Jeff continued to change school jobs, noting on Oct. 29: “I took charge of the Center District school at $80 per month.”

On Nov. 1, Mary was accepted as the musical instructor for Professor Merriman’s Vacaville Peoples School after her father had given his permission in writing. He and Jeff then helped to move her piano to the school.

Mary’s new job allowed the couple to walk to Vacaville on a regular basis. One of Jeff’s entries on Nov.16 illustrates a few aspects of his bachelor lifestyle. “Accompanied Mary to Vacaville on foot. I stopped at the Depot to see Davis & he told me Mr. Bingham had left word for me to commence school in their District the first Monday in December at $8O per mo. Came back home & marked some of my clothes with ink which I bought for 25 cents.

“Took my dirty clothes to the first china house. Mary came home late, lovely as ever & was pleased to know I was to have the school.”

November also found Mary still agonizing over her former fianc , John McMahan. She was in contact with him, trying to get her letters back. Despite recognizing that her father’s refusal to let her wed John was based on John’s unsteady character, she still harbored feelings for him.
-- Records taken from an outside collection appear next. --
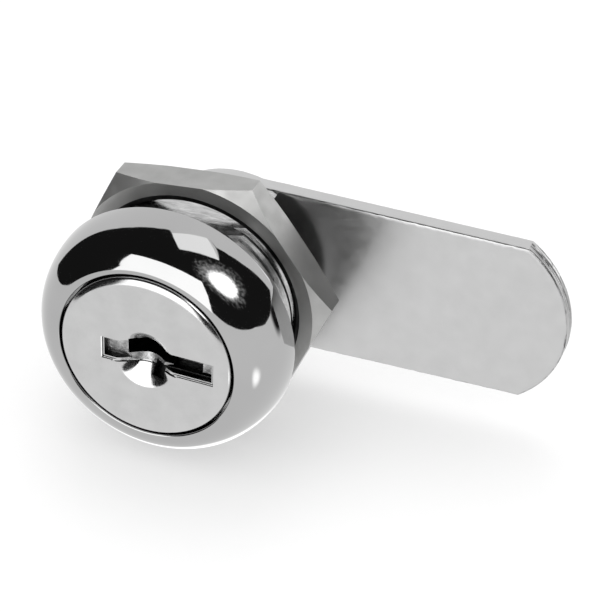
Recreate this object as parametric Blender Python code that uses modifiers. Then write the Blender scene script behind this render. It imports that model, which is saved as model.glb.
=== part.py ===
"""Cam lock: a disc tumbler lock with a domed head, a hex mounting nut and a straight flat cam.

Every piece is drawn as seen from the front of the lock: x to the right, y up and z towards the
person holding the key.  One empty then stands that drawing up, so that in the world the lock's
axis is Y, its face looks along -Y, +Z is up and the cam points along +X.  The origin is on the
axis, in the plane of the head's back face, which rests on the panel.
"""

from math import asin, cos, pi, radians, sin, sqrt, tan

import bmesh
import bpy
from mathutils import Matrix, Vector

MM = 0.001
FINE = 1e-6  # merge distance for turned pieces

# Head and plug face
HEAD_RADIUS = 11.5 * MM
HEAD_DEPTH = 5.5 * MM
CREST_RADIUS = 8.25 * MM
HEAD_EDGE = 0.15 * MM
COUNTERBORE_RADIUS = 8.1 * MM
COUNTERBORE_FLOOR = 2.7 * MM
LIP_CHAMFER = 0.1 * MM
FLANGE_RADIUS = 7.9 * MM
FLANGE_BACK = 2.8 * MM
FACE_PROUD = 0.3 * MM
RIM_WIDTH = 1.0 * MM
RIM_DEPTH = 0.6 * MM

# Threaded barrel, with a flat above and below
BARREL_RADIUS = 9.525 * MM
BARREL_REAR = -10.0 * MM
BARREL_CHAMFER = 0.3 * MM
BORE_RADIUS = 6.45 * MM
FLAT_HALF = 7.94 * MM
THREAD_PITCH = 1.27 * MM
THREAD_DEPTH = 0.65 * MM
THREAD_COUNT = 7
THREAD_START = -1.3 * MM

# Plug, keyway and cam seat
PLUG_RADIUS = 6.35 * MM
PLUG_REAR = -10.1 * MM
KEY_TURN = radians(-2)
RECESS_CENTRE = Vector((1.2 * MM, 0.07 * MM))
RECESS = Vector((10.25 * MM, 2.1 * MM))
RECESS_DEPTH = 0.9 * MM
KEYWAY_CENTRE = Vector((1.64 * MM, 0.28 * MM))
KEYWAY = Vector((6.92 * MM, 1.45 * MM))
KEYWAY_REAR = -7.0 * MM
NOTCH_CENTRE = Vector((1.2 * MM, -1.3 * MM))
NOTCH = Vector((1.15 * MM, 1.1 * MM))
NOTCH_DEPTH = 2.0 * MM
WARD_STEP = 0.3 * MM
BOWL_RADIUS = 3.2 * MM
BOWL_DEPTH = 1.6 * MM
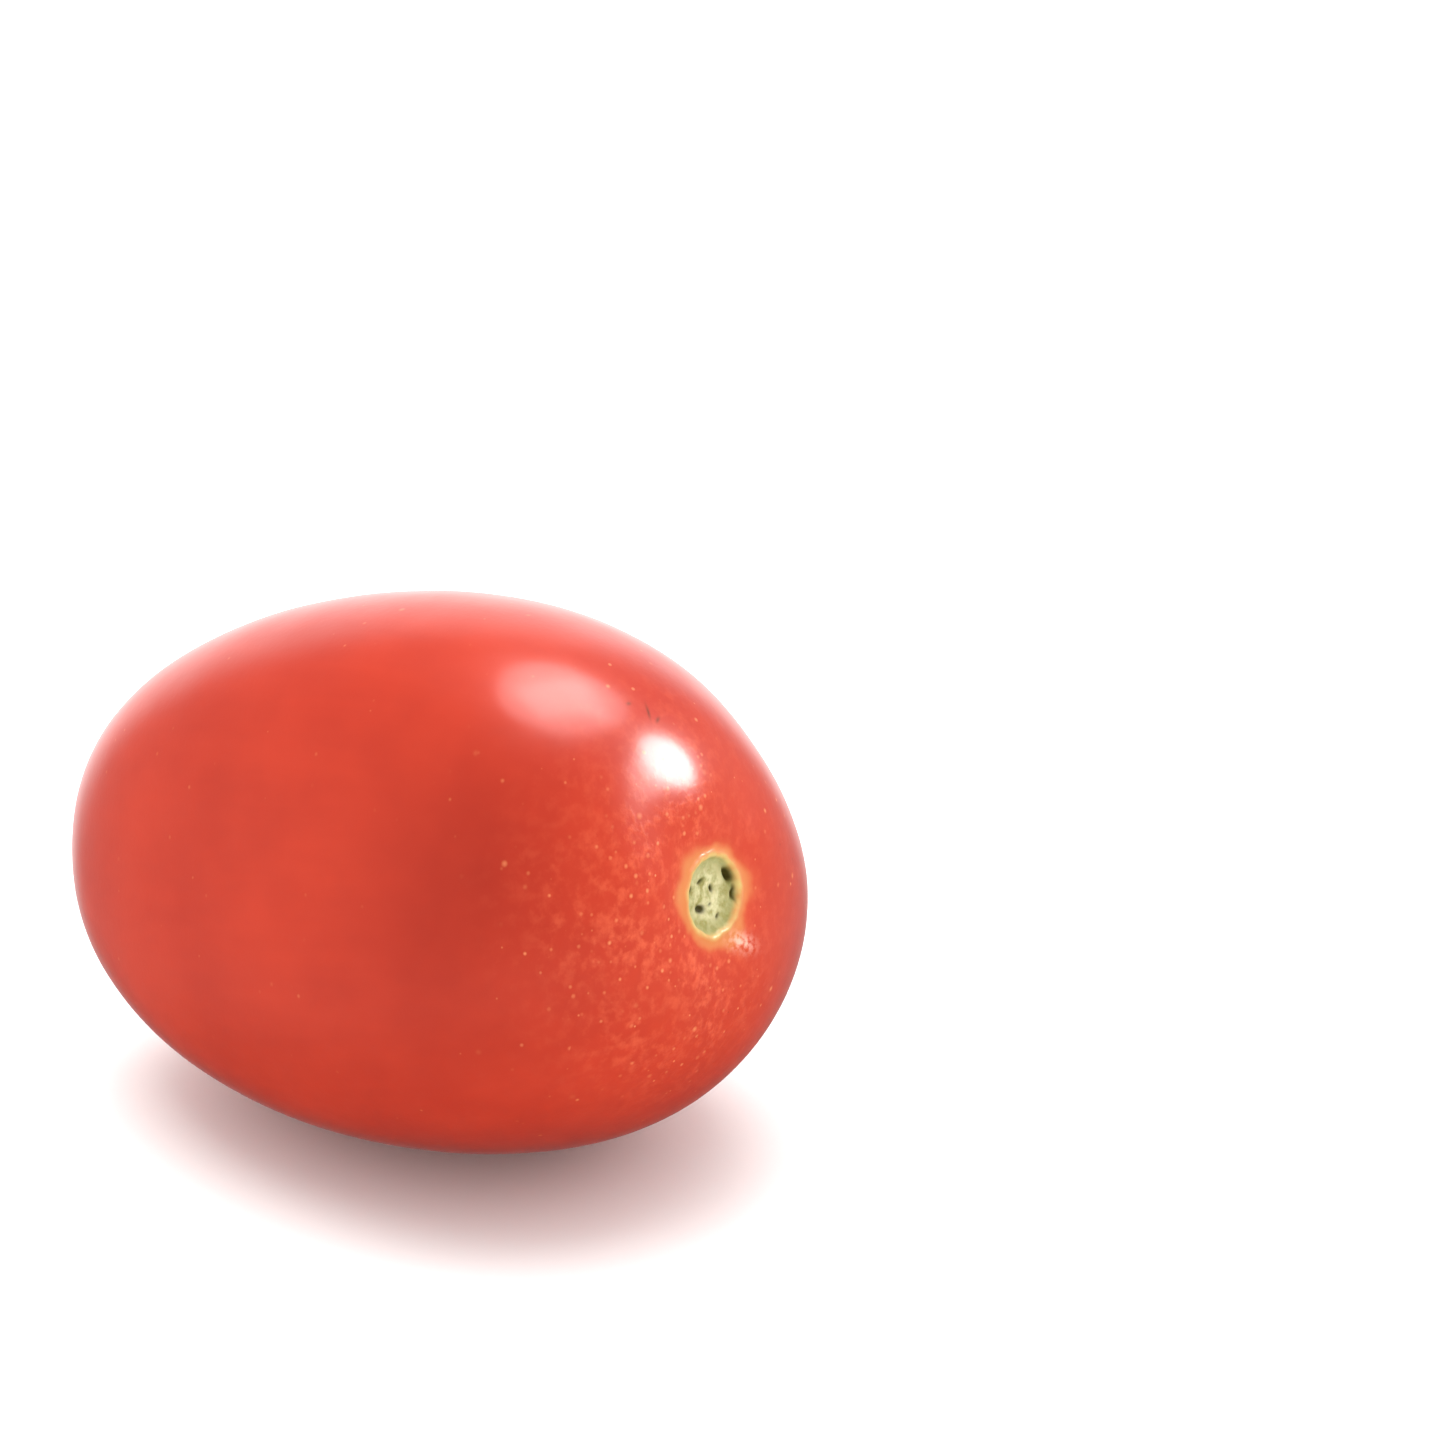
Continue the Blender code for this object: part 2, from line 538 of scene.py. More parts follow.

She discussed her mixed emotions with Jeff on Nov. 18: “After the company had gone, Mary & I were left in the front room alone & were seated in the opposite corners of the room. Neither spoke for some time. As twilight shades gathered round, I asked Mary if she was building air-castles. She said no, she had passed that stage. ‘Then what are you thinking? Please tell me?’ She stated something about the company. I took a chair & sat beside her & put my arms around her & offered to kiss her as usual, but she was not of the same notion & I asked her why she did not kiss me as usual. She hesitated. I asked her to kiss me first & then tell me why she did not kiss me. She smiled at the notion. I begged her to tell me why she is so indifferent so suddenly. She said I knew why. I asked her not to talk in such a roundabout way for I never hesitated to tell her, she is my choice. She then stated that she had promised John McMahan that she would be true to him & she was not making her word good. Told her I did not wish to interfere with the happiness of anyone else but that I had a great deal more regard for my happiness than I had for John’s & I preferred she would consider me her choice. I asked her if she still had a lingering hope of reconciling her parents to her marrying John. She said she had if he came out all right. ‘I presume then, you intend to get John if you can & if not, then you will turn to me?’ I replied. ‘No,’ she said, ‘I’ll not make you second choice,’ and at this she freed herself from my arms & straightened herself up in the chair. I then stated to her that she is no second choice of mine but is the first & foremost in my affections & saying this I drew her to me & enfolding her in my arms as our lips met with a volume of meaning.”